ERAUgrad02 From United States of America, joined Nov 2005, 1227 posts, RR: 0
Reply 21, posted (9 years 4 days 11 hours ago) and read 8121 times:
Quoting RJ111 (Reply 18): I meant the days when these aircraft were winning orders left right and centre like the 787 is now and they were the cutting edge of technology with a long future ahead of them. Hence my use of "glory days".
Now nearly all of these aircraft are looking to be replaced
Well let's not kill the 767 yet. They just got another 5 orders last week for a total of 11. LOL. noone seems to know who ordered them yet tho.
VV701 From United Kingdom, joined Aug 2005, 8385 posts, RR: 25
Reply 24, posted (9 years 4 days 8 hours ago) and read 7291 times:
Quoting UAL747 (Reply 6): HAHA....you must be young. I still remember DC-8's flying, DC-10's, and L-1011's gracing the skies.

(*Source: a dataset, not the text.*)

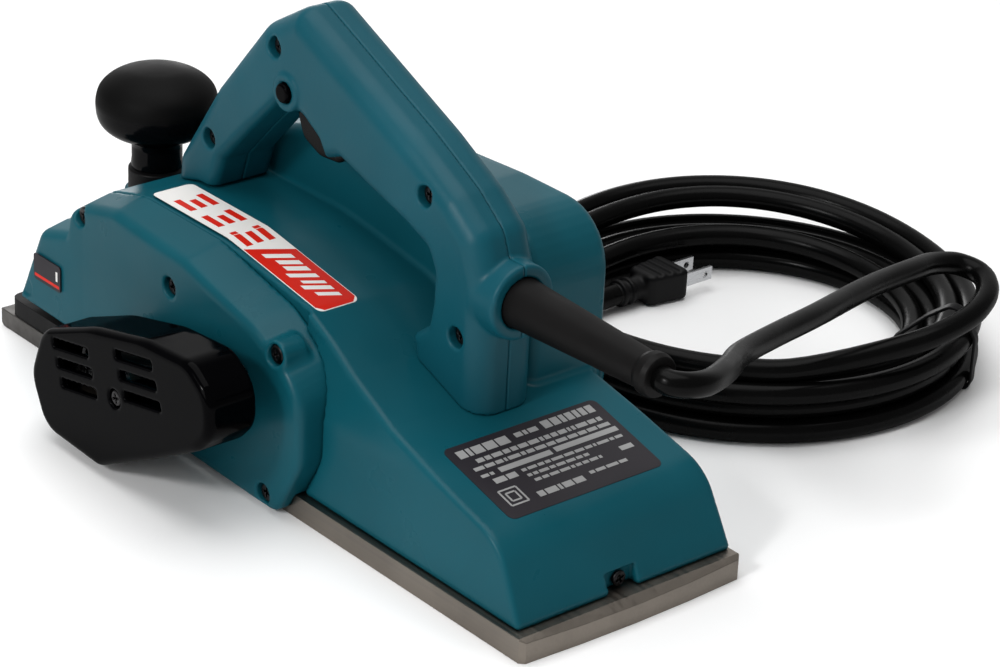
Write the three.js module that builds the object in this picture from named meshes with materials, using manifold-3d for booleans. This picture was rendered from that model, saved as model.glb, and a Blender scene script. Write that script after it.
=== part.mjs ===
// Electric hand planer for a 110 mm wide cut, in millimetres.
// +X is the direction of travel, +Y the operator's left, +Z up. The origin is the middle of the sole,
// on the plane of the rear base. The motor lies across the tool and drives the cutter drum by a belt
// on the left side. Turning the front knob raises the front base and sets the depth of cut.
import * as THREE from "three";
import { mergeVertices } from "three/addons/utils/BufferGeometryUtils.js";
import Module from "manifold-3d";

const wasm = await Module();
wasm.setup();

// ---- Driving dimensions ----
const GAP = 0.3;
const ARC_STEPS = 4;
const RING_STEPS = 24;
const SMALL_STEPS = 10;
const CIRCLE_STEPS = 18;
const BELT_STEPS = 8;

const SOLE = { length: 355, half: 56, rearThick: 10, frontThick: 8.3, bulge: 1.8 };
const REAR_X = -SOLE.length / 2;
const FRONT_X = SOLE.length / 2;
const DEPTH = { range: 2, carrierTop: 16.6 };
const DRUM = { x: 53, z: 25.7, core: 22.8, half: 54, shaft: 6 };
const MOTOR = { x: -8, z: 47, cavity: 30.5, stator: 29.8, bore: 20, rotor: 19.2, shaft: 4 };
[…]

Ha ha . . . You must be young. I still remember cycling to LHR, sitting on the grass next to the ex-military tent that was the main terminal and watching the Strats and Connies fly in from the States. And then there was that first flight in a Viscount in August 1958 and as the flight landed there on the ramp at LBG was the prototype Caravelle F-BHHI and 707 N707PA on the first visit of the type to Europe.